Chapter 74,119 wordsPublic domain

A striking instance of this tameness and stupidly acquiescent spirit in people generally was witnessed during the intensely severe frosts of the early part of the late winter (1882-3), when incalculable numbers of sea-birds were driven by hunger and cold into bays and inland waters. At this time thousands of gulls made their appearance in the Thames, but no sooner did they arrive than those who possessed guns and licences to shoot began to shoot them. The police interfered and some of these sportsmen were brought before the magistrates and fined for the offence of discharging guns to the public danger. For upwards of a fortnight after the shooting had been put a stop to, the gulls continued to frequent the river in large numbers, and were perhaps most numerous from London Bridge to Battersea, and during this time they were watched every day by thousands of Londoners with keen interest and pleasure.

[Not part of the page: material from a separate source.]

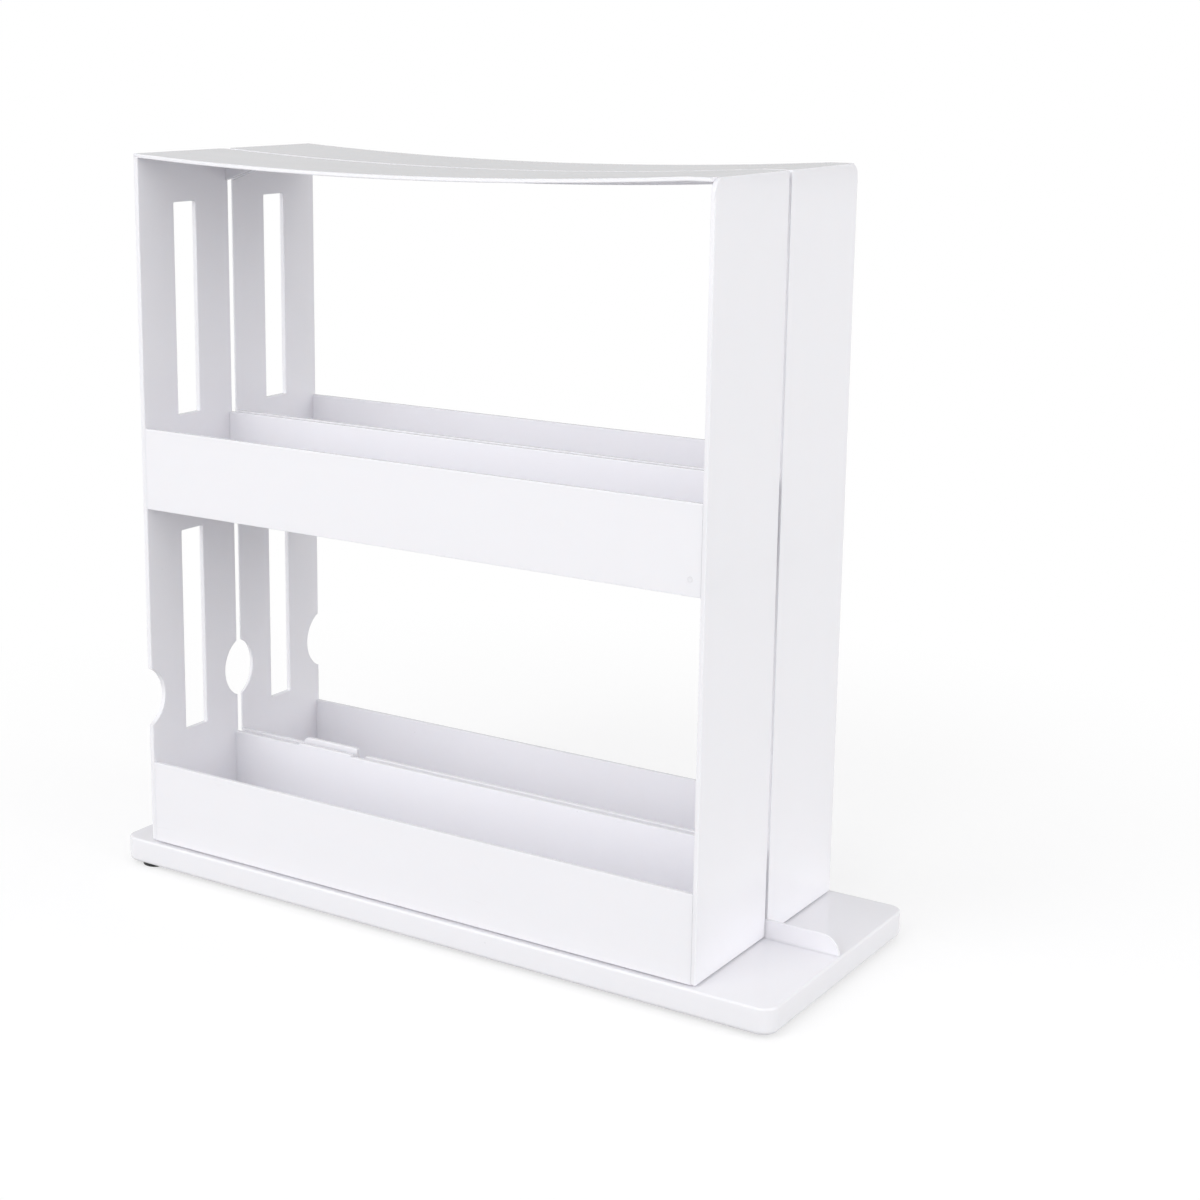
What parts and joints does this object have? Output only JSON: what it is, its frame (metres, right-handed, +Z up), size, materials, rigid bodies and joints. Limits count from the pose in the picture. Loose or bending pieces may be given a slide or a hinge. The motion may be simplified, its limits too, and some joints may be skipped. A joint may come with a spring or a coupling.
{
  "type": "rotating pull-out shelf",
  "caption": "Narrow two-tier shelf rack on a flat base; each half slides forward and swivels outward to bring the jars on its shelves within reach.",
  "frame": {"origin": "under the centre of the base, on the surface that the rubber feet stand on", "axes": "+X towards the front, the end that the hand pulls the modules out by; +Z up; +Y towards the right-hand module of the pair, that is to the right of someone who stands in front and looks at the rack"},
  "size_m": [0.2776, 0.105, 0.2715],
  "materials": {
    "white_plastic": "moulded, semi-gloss, slightly cool white",
    "acetal": "moulded, natural off-white, low friction",
    "rubber": "moulded, matt",
    "steel": "turned and zinc plated"
  },
  "bodies": {
    "base": {"base_deck": "white_plastic", "base_cover": "white_plastic", "cover_screws": "steel", "rubber_feet": "rubber", "track_bumpers": "rubber"},
    "left_carriage": {"left_slide_shoe": "acetal", "left_pivot_pin": "steel", "left_pivot_washer": "steel", "left_pivot_screw": "steel"},
    "left_shelf": {"left_pivot_bush": "acetal", "left_lower_tray": "white_plastic", "left_upper_tray": "white_plastic", "left_rear_panel": "white_plastic", "left_front_panel": "white_plastic", "left_top_panel": "white_plastic", "left_tray_screws": "steel", "left_glide_pads": "acetal"},
    "right_carriage": {"right_slide_shoe": "acetal", "right_pivot_pin": "steel", "right_pivot_washer": "steel", "right_pivot_screw": "steel"},
    "right_shelf": {"right_pivot_bush": "acetal", "right_lower_tray": "white_plastic", "right_upper_tray": "white_plastic", "right_rear_panel": "white_plastic", "right_front_panel": "white_plastic", "right_top_panel": "white_plastic", "right_tray_screws": "steel", "right_glide_pads": "acetal"}
  },
  "joints": [
    {"name": "left_pull", "type": "slide", "parent": "base", "child": "left_carriage", "axis": [1, 0, 0], "range_m": [0, 0.2]},
    {"name": "left_swivel", "type": "hinge", "parent": "left_carriage", "child": "left_shelf", "pos_m": [-0.11935, -0.02575, 0.0115], "axis": [0, 0, -1], "range_deg": [0, 90]},
    {"name": "right_pull", "type": "slide", "parent": "base", "child": "right_carriage", "axis": [1, 0, 0], "range_m": [0, 0.2]},
    {"name": "right_swivel", "type": "hinge", "parent": "right_carriage", "child": "right_shelf", "pos_m": [-0.11935, 0.02575, 0.0115], "axis": [0, 0, 1], "range_deg": [0, 90]}
  ]
}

The river here, flowing through the very centre and heart of the greatest city of the world, forms at all hours and at all seasons of the year a noble and magnificent sight; to my eyes it never looked more beautiful and wonderful than during those intensely cold days of January, when there was nothing that one could call a mist in a chilly, motionless atmosphere, but only a faint haze, a pallor as of impalpable frost, which made the heavens seem more white than blue, and gave a hoariness and cloud-like remoteness to the arches spanning the water, and the vast buildings on either side, ending with the sublime dome of the city cathedral; and when out of the pale motionless haze, singly, in twos and threes, in dozens and scores, floated the mysterious white bird-figures, first seen like vague shadows in the sky, then quickly taking shape and whiteness, and floating serenely past, to be succeeded by others and yet others.

It was not merely the ornithologist in me that made the sight so fascinating, since it was found that others--all others, it might almost be said,--experienced the same kind of delight. Crowds of people came down to the river to watch the birds; workmen when released from their work at mid-day hurried down to the embankment so as to enjoy seeing the gulls while eating their dinners, and, strangest thing of all, to feed them with the fragments!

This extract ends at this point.